(Entries with model source code)
— Begin —
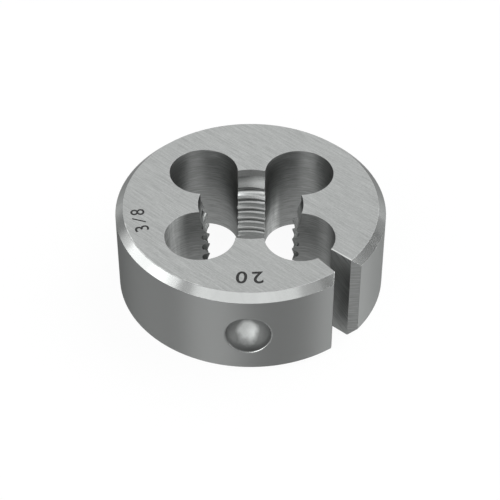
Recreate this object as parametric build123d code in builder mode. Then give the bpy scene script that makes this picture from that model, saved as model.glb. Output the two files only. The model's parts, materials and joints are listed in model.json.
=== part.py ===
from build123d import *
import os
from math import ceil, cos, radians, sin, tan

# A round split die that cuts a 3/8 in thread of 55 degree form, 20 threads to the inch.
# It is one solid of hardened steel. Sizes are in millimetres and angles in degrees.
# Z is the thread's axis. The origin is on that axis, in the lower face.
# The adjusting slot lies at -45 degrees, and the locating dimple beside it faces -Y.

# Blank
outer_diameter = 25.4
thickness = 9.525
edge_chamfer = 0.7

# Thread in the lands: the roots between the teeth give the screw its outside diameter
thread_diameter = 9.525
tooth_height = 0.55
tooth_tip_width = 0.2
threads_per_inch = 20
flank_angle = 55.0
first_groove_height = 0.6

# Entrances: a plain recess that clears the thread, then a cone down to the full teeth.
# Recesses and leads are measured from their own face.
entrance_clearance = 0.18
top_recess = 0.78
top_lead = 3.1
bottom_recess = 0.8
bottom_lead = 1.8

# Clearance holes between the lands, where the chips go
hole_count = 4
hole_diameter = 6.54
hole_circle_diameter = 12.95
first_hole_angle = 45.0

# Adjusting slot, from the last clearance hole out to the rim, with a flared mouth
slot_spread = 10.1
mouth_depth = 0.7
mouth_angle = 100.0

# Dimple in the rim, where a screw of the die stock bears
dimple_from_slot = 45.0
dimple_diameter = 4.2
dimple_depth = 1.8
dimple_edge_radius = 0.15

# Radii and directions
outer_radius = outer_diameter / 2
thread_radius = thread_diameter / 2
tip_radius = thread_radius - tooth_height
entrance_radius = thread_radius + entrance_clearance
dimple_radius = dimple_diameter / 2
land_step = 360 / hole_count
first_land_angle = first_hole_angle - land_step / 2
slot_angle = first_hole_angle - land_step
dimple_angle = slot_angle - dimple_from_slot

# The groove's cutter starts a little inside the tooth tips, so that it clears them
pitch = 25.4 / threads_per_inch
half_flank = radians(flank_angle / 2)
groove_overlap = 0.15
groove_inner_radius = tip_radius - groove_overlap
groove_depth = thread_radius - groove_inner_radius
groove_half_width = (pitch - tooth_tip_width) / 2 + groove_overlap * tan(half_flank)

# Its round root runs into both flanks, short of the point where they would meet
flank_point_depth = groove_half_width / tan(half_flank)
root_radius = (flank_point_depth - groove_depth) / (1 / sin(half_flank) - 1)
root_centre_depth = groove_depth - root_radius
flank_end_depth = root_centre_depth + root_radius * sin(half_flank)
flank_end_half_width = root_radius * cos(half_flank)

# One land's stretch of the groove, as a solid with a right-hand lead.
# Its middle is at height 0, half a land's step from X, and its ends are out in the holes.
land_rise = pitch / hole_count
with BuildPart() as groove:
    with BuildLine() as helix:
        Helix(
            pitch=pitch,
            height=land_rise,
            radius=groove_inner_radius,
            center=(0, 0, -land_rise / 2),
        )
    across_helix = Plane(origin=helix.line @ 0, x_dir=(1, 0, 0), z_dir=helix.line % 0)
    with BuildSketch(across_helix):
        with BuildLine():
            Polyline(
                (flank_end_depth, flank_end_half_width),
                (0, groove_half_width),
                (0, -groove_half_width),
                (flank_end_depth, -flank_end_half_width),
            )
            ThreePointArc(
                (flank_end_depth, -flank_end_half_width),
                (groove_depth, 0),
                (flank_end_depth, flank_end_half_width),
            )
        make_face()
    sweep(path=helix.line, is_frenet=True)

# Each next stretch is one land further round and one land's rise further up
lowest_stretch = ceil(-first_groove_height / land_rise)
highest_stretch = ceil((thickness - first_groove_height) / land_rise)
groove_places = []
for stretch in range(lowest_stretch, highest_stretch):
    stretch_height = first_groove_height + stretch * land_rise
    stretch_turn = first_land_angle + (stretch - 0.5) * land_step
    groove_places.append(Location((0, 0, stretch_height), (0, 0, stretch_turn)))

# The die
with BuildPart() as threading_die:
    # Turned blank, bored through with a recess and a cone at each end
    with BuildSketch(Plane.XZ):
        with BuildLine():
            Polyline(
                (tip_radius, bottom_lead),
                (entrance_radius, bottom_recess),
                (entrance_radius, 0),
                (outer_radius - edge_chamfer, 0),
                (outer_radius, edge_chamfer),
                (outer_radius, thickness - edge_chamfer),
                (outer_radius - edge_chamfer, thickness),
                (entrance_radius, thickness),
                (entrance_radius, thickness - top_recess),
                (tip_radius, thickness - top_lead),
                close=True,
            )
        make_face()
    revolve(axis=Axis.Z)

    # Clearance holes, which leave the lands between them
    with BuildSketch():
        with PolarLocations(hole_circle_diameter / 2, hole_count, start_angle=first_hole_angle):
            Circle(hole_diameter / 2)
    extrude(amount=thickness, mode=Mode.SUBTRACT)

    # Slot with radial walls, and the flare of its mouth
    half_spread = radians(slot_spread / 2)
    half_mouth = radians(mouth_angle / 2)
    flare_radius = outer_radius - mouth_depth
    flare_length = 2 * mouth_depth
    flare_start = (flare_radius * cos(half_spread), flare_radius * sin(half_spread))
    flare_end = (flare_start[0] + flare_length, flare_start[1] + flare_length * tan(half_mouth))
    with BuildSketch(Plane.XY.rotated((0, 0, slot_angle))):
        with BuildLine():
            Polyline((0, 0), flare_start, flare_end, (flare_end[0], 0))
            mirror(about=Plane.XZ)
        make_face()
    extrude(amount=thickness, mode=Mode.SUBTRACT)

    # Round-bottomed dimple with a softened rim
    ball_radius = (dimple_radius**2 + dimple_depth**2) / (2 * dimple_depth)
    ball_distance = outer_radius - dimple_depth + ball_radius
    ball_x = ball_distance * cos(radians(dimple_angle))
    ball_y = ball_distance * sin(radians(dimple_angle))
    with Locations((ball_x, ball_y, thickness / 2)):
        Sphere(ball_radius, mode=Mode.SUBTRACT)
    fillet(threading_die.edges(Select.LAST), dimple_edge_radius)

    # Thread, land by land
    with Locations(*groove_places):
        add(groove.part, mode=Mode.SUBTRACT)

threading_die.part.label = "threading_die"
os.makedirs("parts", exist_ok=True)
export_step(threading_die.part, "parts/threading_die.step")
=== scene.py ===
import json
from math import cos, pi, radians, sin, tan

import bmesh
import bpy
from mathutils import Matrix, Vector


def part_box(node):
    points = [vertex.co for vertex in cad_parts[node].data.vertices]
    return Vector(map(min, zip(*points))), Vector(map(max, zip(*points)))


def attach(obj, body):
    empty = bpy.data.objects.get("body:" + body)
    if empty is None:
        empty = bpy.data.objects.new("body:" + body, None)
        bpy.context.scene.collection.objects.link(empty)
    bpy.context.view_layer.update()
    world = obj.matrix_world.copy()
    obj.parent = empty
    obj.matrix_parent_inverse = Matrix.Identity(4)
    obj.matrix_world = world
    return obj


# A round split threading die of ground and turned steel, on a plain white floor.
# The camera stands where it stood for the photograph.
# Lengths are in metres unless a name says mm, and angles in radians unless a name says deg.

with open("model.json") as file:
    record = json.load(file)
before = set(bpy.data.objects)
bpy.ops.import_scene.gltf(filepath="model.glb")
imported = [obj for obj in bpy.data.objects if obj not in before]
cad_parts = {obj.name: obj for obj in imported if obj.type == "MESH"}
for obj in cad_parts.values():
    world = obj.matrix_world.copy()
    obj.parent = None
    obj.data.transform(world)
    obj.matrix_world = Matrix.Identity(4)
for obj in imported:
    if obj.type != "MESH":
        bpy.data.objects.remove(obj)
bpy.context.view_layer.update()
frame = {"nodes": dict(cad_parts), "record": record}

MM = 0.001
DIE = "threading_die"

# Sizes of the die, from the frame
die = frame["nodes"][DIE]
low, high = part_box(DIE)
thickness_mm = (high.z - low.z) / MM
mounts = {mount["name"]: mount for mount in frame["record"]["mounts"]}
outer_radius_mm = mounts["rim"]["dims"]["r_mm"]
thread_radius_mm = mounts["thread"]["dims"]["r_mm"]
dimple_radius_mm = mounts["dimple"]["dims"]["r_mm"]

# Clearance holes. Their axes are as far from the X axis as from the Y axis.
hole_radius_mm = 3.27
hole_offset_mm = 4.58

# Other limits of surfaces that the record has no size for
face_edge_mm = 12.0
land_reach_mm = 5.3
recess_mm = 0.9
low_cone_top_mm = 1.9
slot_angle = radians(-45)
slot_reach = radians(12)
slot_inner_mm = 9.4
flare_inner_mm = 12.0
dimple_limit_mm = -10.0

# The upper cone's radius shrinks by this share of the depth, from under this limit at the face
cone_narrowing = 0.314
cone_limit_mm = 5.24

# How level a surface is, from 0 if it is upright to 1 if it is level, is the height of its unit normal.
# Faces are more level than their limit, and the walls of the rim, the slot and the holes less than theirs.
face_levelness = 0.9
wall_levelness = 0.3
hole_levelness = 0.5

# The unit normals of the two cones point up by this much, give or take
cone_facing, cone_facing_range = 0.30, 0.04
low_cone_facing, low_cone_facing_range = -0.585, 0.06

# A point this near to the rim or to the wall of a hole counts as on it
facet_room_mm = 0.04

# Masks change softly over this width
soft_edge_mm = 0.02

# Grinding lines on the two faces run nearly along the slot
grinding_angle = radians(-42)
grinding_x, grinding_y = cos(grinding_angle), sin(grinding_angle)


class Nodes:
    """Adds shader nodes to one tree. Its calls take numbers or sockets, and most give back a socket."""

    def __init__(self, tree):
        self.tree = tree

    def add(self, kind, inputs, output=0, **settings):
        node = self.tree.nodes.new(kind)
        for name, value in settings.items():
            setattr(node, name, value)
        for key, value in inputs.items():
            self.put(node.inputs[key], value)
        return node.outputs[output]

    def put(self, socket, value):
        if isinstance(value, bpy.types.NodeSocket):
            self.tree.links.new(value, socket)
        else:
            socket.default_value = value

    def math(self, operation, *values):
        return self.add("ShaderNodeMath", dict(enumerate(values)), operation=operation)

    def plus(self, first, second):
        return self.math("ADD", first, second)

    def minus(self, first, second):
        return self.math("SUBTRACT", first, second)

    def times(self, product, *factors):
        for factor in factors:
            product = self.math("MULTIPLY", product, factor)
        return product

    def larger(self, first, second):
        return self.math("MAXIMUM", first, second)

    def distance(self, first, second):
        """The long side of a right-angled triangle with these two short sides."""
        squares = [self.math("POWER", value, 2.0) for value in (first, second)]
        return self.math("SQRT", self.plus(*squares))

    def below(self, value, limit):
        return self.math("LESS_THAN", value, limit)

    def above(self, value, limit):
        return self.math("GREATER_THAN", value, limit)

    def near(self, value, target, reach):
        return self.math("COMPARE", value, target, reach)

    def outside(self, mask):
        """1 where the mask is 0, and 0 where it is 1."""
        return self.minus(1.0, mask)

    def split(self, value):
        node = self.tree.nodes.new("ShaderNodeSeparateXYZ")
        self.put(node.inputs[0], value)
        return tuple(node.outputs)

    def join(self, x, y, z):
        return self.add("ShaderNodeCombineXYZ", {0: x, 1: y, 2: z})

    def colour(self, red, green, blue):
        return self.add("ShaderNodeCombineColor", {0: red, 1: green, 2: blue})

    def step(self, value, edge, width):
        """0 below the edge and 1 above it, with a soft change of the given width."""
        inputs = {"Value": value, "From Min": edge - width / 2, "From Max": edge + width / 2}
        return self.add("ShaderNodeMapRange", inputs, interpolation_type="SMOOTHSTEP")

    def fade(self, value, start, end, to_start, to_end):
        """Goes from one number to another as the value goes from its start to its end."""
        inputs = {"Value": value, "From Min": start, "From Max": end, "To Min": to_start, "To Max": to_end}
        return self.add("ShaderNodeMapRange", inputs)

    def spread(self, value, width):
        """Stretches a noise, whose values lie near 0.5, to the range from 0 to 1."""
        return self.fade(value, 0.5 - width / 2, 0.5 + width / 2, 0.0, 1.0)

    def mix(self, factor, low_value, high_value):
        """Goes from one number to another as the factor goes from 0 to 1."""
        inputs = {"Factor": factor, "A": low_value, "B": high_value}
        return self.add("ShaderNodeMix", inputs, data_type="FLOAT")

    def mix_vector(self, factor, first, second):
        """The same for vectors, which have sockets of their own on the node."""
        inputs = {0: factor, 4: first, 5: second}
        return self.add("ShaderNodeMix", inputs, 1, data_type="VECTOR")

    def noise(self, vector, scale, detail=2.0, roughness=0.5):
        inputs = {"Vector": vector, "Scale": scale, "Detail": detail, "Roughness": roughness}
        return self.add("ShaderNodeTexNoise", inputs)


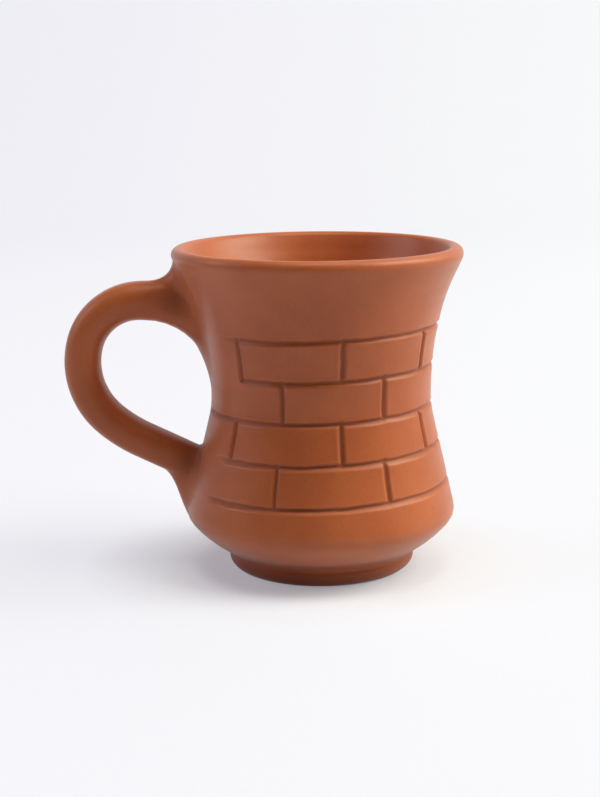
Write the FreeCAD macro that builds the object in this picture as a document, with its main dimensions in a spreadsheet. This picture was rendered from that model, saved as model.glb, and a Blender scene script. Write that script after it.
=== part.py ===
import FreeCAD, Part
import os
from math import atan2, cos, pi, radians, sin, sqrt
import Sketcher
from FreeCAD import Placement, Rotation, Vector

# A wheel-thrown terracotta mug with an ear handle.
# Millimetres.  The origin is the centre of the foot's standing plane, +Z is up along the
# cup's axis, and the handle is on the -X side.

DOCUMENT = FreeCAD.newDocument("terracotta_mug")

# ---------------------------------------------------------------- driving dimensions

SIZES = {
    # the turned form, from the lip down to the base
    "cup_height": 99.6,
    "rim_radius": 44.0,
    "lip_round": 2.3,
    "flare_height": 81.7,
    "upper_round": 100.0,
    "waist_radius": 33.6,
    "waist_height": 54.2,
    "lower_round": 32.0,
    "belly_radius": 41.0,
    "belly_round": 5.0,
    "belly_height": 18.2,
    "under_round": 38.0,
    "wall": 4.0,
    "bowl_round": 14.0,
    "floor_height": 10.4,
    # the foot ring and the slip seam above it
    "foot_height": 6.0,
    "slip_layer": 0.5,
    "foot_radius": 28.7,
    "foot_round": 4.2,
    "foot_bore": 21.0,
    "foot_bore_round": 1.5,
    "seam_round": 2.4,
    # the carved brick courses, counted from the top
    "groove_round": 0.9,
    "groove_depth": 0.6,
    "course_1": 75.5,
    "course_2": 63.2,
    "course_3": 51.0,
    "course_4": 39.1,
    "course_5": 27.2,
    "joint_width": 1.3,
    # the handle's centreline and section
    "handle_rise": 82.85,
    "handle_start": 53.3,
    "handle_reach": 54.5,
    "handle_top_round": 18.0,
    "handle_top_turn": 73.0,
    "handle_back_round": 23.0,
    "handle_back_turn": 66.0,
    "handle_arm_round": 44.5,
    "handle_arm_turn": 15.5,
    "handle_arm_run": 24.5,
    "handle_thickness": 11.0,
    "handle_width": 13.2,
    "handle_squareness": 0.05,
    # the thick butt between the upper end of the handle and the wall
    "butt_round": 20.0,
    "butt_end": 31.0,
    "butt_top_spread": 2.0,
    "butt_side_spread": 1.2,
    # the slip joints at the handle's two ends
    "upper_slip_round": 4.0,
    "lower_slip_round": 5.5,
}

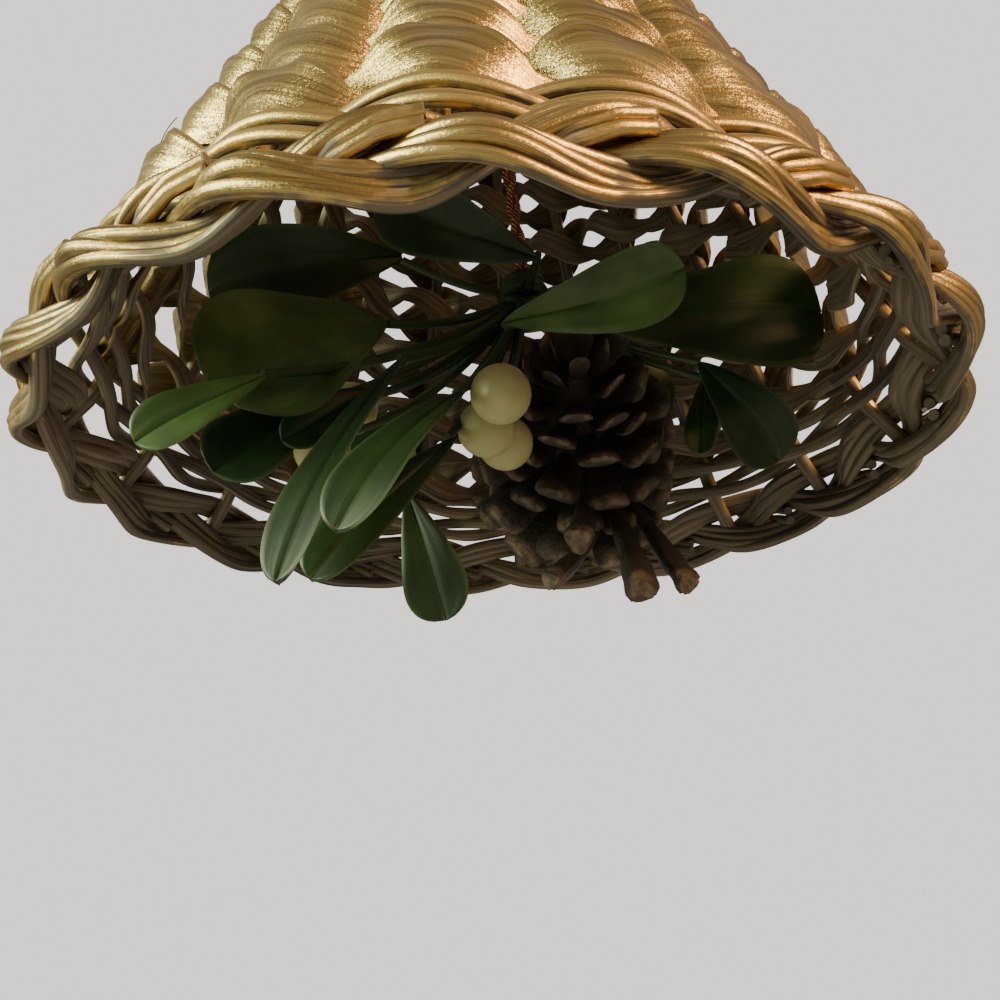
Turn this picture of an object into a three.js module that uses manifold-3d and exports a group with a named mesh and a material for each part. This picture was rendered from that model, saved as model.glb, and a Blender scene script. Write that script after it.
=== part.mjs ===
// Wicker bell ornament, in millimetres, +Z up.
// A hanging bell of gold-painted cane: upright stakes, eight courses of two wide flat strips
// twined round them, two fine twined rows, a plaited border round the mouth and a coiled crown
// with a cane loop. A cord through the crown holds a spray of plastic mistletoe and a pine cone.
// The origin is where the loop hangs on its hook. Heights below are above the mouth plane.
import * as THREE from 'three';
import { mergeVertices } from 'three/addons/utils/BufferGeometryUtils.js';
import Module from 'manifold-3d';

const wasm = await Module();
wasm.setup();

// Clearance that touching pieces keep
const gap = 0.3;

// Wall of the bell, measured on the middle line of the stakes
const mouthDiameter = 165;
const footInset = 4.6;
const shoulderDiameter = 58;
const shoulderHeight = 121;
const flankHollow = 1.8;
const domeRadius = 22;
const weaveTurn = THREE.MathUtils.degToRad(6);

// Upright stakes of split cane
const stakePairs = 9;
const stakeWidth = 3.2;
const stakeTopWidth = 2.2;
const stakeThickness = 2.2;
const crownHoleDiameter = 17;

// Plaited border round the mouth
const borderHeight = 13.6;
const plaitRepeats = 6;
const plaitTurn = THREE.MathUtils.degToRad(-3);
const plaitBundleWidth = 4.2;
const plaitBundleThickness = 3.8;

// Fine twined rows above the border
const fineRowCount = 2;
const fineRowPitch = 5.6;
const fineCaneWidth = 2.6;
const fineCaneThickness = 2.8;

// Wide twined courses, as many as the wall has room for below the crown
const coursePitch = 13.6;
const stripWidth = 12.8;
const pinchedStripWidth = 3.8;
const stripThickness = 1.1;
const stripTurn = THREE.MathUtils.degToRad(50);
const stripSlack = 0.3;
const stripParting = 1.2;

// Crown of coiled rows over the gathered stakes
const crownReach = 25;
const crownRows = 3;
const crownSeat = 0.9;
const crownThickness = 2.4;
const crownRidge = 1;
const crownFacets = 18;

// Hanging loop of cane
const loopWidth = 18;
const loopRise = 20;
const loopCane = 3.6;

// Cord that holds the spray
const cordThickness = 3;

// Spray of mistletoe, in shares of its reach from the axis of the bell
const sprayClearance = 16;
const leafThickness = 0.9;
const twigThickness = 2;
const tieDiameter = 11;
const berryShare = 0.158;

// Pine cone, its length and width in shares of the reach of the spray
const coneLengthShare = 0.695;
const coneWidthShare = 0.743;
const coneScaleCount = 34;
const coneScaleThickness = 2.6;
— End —
GIVEN EXERCISE - Beginning at the first line above, repeat exactly until the line containing "# The adjusting", which is included.

TASK RESPONSE -
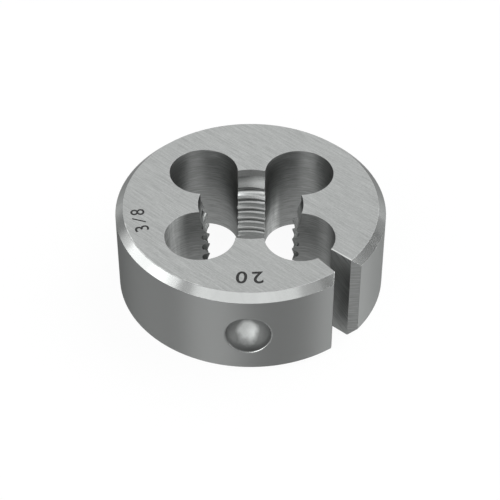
Recreate this object as parametric build123d code in builder mode. Then give the bpy scene script that makes this picture from that model, saved as model.glb. Output the two files only. The model's parts, materials and joints are listed in model.json.
=== part.py ===
from build123d import *
import os
from math import ceil, cos, radians, sin, tan

# A round split die that cuts a 3/8 in thread of 55 degree form, 20 threads to the inch.
# It is one solid of hardened steel. Sizes are in millimetres and angles in degrees.
# Z is the thread's axis. The origin is on that axis, in the lower face.
# The adjusting slot lies at -45 degrees, and the locating dimple beside it faces -Y.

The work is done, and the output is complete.